= GOAL =
Write out all of the data without omission, exactly as shown.
-- start of RECORD EXTRACTS --
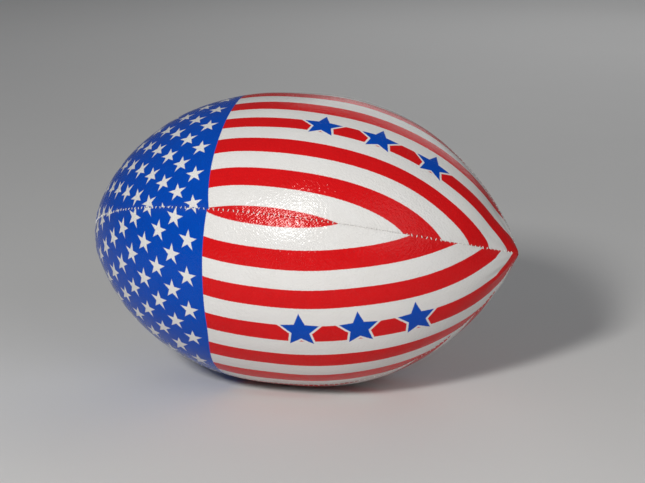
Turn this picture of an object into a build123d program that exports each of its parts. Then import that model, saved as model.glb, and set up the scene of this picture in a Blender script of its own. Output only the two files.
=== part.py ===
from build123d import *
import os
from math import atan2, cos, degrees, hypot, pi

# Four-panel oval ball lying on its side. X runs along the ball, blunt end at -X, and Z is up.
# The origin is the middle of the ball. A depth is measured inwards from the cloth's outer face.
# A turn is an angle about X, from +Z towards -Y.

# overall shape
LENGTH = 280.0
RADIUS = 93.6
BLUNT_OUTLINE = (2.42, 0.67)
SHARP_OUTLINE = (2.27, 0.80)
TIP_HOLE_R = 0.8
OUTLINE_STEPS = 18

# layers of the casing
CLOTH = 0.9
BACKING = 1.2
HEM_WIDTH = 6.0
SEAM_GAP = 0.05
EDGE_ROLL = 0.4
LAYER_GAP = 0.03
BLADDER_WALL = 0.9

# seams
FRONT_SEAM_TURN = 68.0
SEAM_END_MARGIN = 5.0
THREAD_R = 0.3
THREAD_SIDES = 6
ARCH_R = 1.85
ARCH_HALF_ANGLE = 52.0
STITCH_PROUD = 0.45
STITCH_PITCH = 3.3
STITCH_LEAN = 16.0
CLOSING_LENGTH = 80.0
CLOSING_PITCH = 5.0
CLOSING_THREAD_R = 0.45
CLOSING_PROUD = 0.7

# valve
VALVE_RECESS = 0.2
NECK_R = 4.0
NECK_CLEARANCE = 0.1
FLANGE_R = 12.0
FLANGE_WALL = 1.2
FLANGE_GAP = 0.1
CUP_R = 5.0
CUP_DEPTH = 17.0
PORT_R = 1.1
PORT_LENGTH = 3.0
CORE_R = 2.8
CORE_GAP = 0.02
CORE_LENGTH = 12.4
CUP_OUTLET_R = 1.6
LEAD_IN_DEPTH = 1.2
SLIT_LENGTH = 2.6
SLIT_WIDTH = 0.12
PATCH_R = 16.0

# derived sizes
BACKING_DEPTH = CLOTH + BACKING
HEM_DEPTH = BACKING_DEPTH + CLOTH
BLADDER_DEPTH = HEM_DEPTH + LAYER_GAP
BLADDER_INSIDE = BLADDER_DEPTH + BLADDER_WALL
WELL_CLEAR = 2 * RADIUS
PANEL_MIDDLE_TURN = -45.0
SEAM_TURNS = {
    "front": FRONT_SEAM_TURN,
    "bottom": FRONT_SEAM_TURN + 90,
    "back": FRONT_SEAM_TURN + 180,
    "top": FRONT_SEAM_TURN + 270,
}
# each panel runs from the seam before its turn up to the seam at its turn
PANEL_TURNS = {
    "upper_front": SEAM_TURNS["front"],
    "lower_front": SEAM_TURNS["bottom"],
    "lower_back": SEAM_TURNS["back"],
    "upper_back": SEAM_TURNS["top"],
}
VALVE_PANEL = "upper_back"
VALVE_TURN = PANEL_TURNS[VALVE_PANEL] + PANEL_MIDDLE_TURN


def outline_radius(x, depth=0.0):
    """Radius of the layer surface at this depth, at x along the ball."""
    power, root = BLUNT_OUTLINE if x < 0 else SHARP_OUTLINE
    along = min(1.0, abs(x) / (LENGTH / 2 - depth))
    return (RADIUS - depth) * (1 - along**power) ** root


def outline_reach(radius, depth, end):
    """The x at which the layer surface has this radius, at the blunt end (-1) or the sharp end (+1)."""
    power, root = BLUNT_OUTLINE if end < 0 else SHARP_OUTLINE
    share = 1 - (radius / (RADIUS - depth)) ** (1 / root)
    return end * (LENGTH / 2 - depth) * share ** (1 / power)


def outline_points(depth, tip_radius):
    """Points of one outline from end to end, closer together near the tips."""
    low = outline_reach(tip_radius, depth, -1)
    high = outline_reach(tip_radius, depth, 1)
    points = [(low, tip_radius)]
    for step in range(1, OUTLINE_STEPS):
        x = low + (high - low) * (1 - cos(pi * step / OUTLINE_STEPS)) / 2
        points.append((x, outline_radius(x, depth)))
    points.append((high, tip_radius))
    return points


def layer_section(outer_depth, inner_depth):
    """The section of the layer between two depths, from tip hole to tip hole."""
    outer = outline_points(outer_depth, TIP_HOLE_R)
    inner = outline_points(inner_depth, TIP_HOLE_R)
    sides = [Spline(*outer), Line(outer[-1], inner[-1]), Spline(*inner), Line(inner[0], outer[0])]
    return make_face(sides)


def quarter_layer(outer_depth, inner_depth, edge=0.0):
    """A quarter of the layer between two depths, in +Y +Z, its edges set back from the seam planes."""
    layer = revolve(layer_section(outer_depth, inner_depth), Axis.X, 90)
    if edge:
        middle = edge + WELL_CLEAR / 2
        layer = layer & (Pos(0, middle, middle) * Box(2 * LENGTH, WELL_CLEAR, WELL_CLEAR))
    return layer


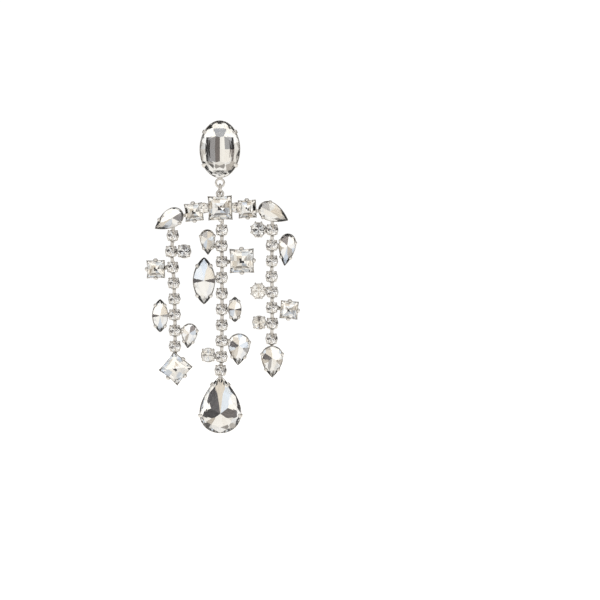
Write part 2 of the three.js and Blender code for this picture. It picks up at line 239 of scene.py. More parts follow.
-- end of RECORD EXTRACTS --
= TASK OUTPUT =
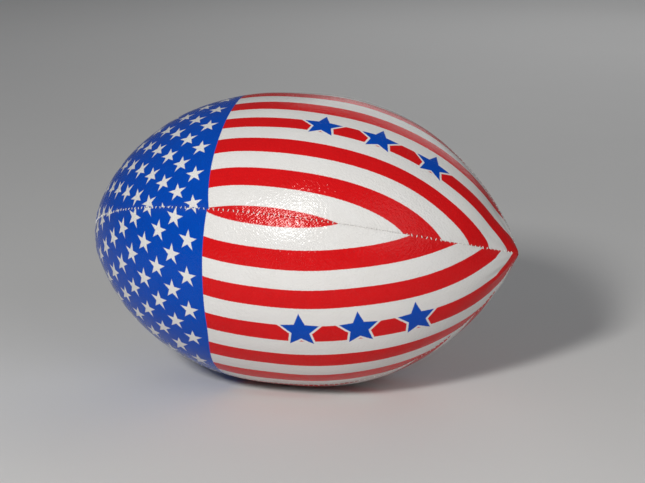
Turn this picture of an object into a build123d program that exports each of its parts. Then import that model, saved as model.glb, and set up the scene of this picture in a Blender script of its own. Output only the two files.
=== part.py ===
from build123d import *
import os
from math import atan2, cos, degrees, hypot, pi

# Four-panel oval ball lying on its side. X runs along the ball, blunt end at -X, and Z is up.
# The origin is the middle of the ball. A depth is measured inwards from the cloth's outer face.
# A turn is an angle about X, from +Z towards -Y.

# overall shape
LENGTH = 280.0
RADIUS = 93.6
BLUNT_OUTLINE = (2.42, 0.67)
SHARP_OUTLINE = (2.27, 0.80)
TIP_HOLE_R = 0.8
OUTLINE_STEPS = 18

# layers of the casing
CLOTH = 0.9
BACKING = 1.2
HEM_WIDTH = 6.0
SEAM_GAP = 0.05
EDGE_ROLL = 0.4
LAYER_GAP = 0.03
BLADDER_WALL = 0.9

# seams
FRONT_SEAM_TURN = 68.0
SEAM_END_MARGIN = 5.0
THREAD_R = 0.3
THREAD_SIDES = 6
ARCH_R = 1.85
ARCH_HALF_ANGLE = 52.0
STITCH_PROUD = 0.45
STITCH_PITCH = 3.3
STITCH_LEAN = 16.0
CLOSING_LENGTH = 80.0
CLOSING_PITCH = 5.0
CLOSING_THREAD_R = 0.45
CLOSING_PROUD = 0.7

# valve
VALVE_RECESS = 0.2
NECK_R = 4.0
NECK_CLEARANCE = 0.1
FLANGE_R = 12.0
FLANGE_WALL = 1.2
FLANGE_GAP = 0.1
CUP_R = 5.0
CUP_DEPTH = 17.0
PORT_R = 1.1
PORT_LENGTH = 3.0
CORE_R = 2.8
CORE_GAP = 0.02
CORE_LENGTH = 12.4
CUP_OUTLET_R = 1.6
LEAD_IN_DEPTH = 1.2
SLIT_LENGTH = 2.6
SLIT_WIDTH = 0.12
PATCH_R = 16.0

# derived sizes
BACKING_DEPTH = CLOTH + BACKING
HEM_DEPTH = BACKING_DEPTH + CLOTH
BLADDER_DEPTH = HEM_DEPTH + LAYER_GAP
BLADDER_INSIDE = BLADDER_DEPTH + BLADDER_WALL
WELL_CLEAR = 2 * RADIUS
PANEL_MIDDLE_TURN = -45.0
SEAM_TURNS = {
    "front": FRONT_SEAM_TURN,
    "bottom": FRONT_SEAM_TURN + 90,
    "back": FRONT_SEAM_TURN + 180,
    "top": FRONT_SEAM_TURN + 270,
}
# each panel runs from the seam before its turn up to the seam at its turn
PANEL_TURNS = {
    "upper_front": SEAM_TURNS["front"],
    "lower_front": SEAM_TURNS["bottom"],
    "lower_back": SEAM_TURNS["back"],
    "upper_back": SEAM_TURNS["top"],
}
VALVE_PANEL = "upper_back"
VALVE_TURN = PANEL_TURNS[VALVE_PANEL] + PANEL_MIDDLE_TURN


def outline_radius(x, depth=0.0):
    """Radius of the layer surface at this depth, at x along the ball."""
    power, root = BLUNT_OUTLINE if x < 0 else SHARP_OUTLINE
    along = min(1.0, abs(x) / (LENGTH / 2 - depth))
    return (RADIUS - depth) * (1 - along**power) ** root


def outline_reach(radius, depth, end):
    """The x at which the layer surface has this radius, at the blunt end (-1) or the sharp end (+1)."""
    power, root = BLUNT_OUTLINE if end < 0 else SHARP_OUTLINE
    share = 1 - (radius / (RADIUS - depth)) ** (1 / root)
    return end * (LENGTH / 2 - depth) * share ** (1 / power)


def outline_points(depth, tip_radius):
    """Points of one outline from end to end, closer together near the tips."""
    low = outline_reach(tip_radius, depth, -1)
    high = outline_reach(tip_radius, depth, 1)
    points = [(low, tip_radius)]
    for step in range(1, OUTLINE_STEPS):
        x = low + (high - low) * (1 - cos(pi * step / OUTLINE_STEPS)) / 2
        points.append((x, outline_radius(x, depth)))
    points.append((high, tip_radius))
    return points


def layer_section(outer_depth, inner_depth):
    """The section of the layer between two depths, from tip hole to tip hole."""
    outer = outline_points(outer_depth, TIP_HOLE_R)
    inner = outline_points(inner_depth, TIP_HOLE_R)
    sides = [Spline(*outer), Line(outer[-1], inner[-1]), Spline(*inner), Line(inner[0], outer[0])]
    return make_face(sides)


def quarter_layer(outer_depth, inner_depth, edge=0.0):
    """A quarter of the layer between two depths, in +Y +Z, its edges set back from the seam planes."""
    layer = revolve(layer_section(outer_depth, inner_depth), Axis.X, 90)
    if edge:
        middle = edge + WELL_CLEAR / 2
        layer = layer & (Pos(0, middle, middle) * Box(2 * LENGTH, WELL_CLEAR, WELL_CLEAR))
    return layer


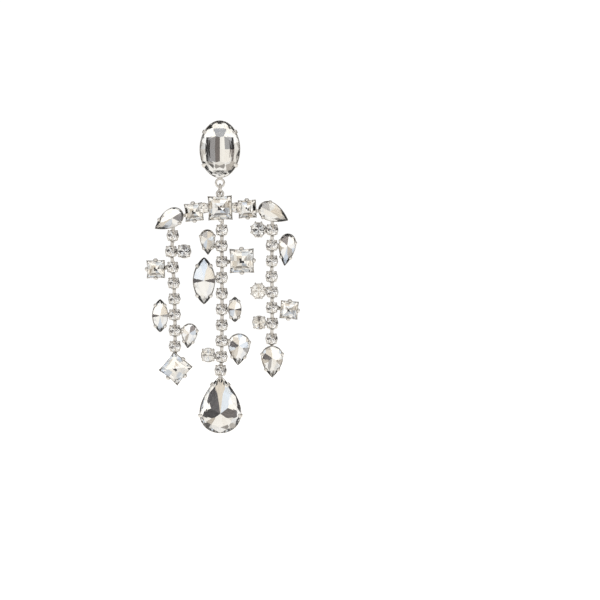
Write part 2 of the three.js and Blender code for this picture. It picks up at line 239 of scene.py. More parts follow.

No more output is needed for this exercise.